▸ Problem to solve
Using the data below, output the first line and every line after it up to and including the line containing "that face's centre.", exactly as written and with nothing added.

▸ Dataset extract
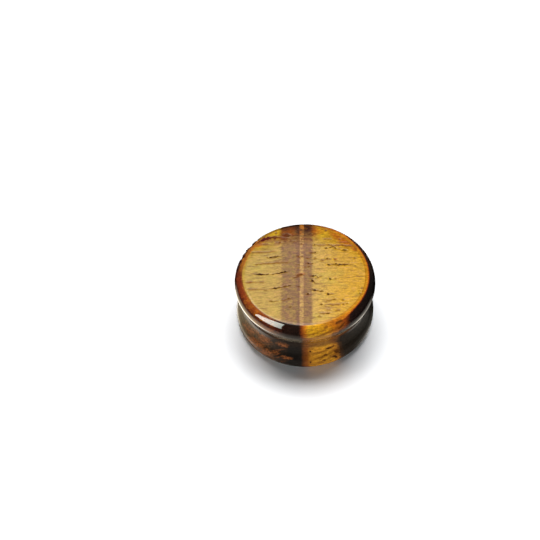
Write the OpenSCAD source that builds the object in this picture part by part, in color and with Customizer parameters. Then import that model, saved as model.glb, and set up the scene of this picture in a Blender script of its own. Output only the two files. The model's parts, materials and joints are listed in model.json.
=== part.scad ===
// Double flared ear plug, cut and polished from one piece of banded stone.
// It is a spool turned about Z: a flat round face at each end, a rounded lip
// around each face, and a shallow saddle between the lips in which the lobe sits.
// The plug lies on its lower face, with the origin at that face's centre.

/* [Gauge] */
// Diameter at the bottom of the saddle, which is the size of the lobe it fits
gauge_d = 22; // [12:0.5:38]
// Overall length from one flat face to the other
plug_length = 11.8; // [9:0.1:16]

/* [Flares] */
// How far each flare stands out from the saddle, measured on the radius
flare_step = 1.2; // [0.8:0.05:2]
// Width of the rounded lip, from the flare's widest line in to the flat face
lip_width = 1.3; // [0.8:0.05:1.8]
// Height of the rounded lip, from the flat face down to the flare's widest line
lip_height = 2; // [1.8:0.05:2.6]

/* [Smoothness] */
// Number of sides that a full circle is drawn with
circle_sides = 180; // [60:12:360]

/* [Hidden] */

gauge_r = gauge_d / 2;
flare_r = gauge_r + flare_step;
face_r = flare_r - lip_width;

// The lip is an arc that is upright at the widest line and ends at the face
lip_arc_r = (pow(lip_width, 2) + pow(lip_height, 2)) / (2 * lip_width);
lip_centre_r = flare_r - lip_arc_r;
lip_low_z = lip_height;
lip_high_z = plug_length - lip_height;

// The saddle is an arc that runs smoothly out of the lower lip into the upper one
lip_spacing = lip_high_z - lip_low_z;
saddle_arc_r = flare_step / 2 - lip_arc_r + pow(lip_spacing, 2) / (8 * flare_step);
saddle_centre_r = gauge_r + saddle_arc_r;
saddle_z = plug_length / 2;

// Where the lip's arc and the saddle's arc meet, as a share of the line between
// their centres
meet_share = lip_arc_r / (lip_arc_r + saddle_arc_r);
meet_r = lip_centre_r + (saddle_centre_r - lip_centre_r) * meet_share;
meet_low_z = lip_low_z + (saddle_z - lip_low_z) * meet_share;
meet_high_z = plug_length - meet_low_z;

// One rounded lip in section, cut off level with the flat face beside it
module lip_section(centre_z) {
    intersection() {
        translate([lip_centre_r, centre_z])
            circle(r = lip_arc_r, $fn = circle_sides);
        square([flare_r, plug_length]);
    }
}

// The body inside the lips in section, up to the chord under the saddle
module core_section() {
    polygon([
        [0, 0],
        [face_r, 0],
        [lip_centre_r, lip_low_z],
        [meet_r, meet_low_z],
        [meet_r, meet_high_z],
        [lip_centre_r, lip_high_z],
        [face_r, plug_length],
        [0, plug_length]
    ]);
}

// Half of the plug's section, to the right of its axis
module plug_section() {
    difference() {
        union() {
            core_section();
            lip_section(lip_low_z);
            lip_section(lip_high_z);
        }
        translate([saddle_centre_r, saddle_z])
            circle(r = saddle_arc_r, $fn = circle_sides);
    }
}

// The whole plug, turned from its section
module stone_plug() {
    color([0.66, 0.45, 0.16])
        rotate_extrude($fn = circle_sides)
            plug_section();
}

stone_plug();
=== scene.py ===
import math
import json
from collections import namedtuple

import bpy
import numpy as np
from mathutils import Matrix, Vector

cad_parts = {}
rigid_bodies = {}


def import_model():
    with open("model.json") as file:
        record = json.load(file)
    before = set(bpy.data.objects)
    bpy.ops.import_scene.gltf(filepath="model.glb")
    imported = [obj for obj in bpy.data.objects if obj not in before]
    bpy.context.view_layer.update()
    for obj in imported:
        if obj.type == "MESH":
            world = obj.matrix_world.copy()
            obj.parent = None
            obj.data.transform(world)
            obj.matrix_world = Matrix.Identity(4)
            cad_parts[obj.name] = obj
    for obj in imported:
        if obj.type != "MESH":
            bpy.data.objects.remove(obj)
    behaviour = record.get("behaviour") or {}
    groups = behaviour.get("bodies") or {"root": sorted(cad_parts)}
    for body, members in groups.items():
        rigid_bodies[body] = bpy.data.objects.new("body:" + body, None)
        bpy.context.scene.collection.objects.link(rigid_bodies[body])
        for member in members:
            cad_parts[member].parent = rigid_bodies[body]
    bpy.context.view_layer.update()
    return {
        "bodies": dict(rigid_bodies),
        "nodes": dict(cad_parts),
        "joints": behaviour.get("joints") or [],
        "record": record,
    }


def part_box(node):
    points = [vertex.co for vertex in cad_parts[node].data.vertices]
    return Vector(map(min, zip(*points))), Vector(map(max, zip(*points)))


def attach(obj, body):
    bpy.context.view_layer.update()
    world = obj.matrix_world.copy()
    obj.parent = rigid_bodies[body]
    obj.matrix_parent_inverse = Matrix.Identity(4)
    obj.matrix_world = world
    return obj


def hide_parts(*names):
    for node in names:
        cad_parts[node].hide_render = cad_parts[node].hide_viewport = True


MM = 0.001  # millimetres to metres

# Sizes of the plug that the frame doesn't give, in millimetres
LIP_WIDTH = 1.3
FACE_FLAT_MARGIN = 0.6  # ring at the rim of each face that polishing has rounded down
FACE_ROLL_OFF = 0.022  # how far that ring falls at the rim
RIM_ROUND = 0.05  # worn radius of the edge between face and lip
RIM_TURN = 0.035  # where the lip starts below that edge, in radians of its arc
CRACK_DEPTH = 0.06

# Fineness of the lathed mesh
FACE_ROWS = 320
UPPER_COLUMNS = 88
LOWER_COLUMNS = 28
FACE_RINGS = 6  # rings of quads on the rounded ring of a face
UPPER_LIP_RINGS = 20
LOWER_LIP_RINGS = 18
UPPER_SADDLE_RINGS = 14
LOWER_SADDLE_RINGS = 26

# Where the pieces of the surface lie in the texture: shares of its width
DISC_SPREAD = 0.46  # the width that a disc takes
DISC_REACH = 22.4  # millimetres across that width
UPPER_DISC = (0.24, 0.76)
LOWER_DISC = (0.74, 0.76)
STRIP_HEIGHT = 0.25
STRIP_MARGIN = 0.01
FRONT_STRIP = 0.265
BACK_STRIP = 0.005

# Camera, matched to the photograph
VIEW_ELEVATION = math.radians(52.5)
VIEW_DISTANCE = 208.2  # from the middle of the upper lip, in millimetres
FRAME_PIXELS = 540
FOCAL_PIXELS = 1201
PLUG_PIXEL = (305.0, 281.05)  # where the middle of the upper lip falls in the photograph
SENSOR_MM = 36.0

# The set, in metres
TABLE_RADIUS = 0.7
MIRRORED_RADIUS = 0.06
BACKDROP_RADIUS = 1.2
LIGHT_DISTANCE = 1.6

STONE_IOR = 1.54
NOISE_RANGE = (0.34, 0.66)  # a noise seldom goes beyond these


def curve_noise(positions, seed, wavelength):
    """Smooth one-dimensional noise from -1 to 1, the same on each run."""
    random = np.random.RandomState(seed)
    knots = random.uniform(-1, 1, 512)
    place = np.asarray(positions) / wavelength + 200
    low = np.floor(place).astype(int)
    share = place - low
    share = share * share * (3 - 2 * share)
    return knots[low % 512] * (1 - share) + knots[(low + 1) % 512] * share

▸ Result
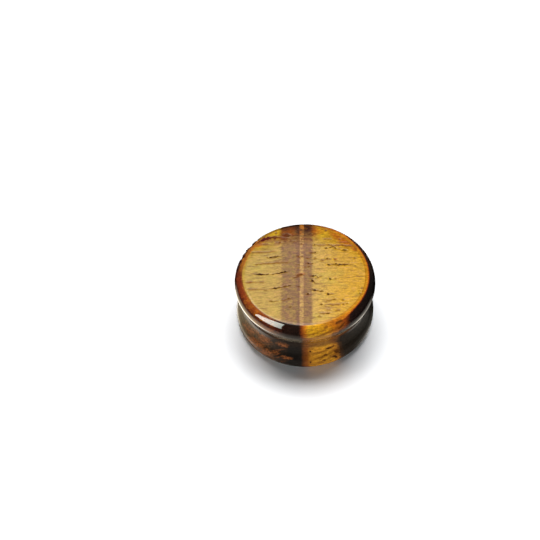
Write the OpenSCAD source that builds the object in this picture part by part, in color and with Customizer parameters. Then import that model, saved as model.glb, and set up the scene of this picture in a Blender script of its own. Output only the two files. The model's parts, materials and joints are listed in model.json.
=== part.scad ===
// Double flared ear plug, cut and polished from one piece of banded stone.
// It is a spool turned about Z: a flat round face at each end, a rounded lip
// around each face, and a shallow saddle between the lips in which the lobe sits.
// The plug lies on its lower face, with the origin at that face's centre.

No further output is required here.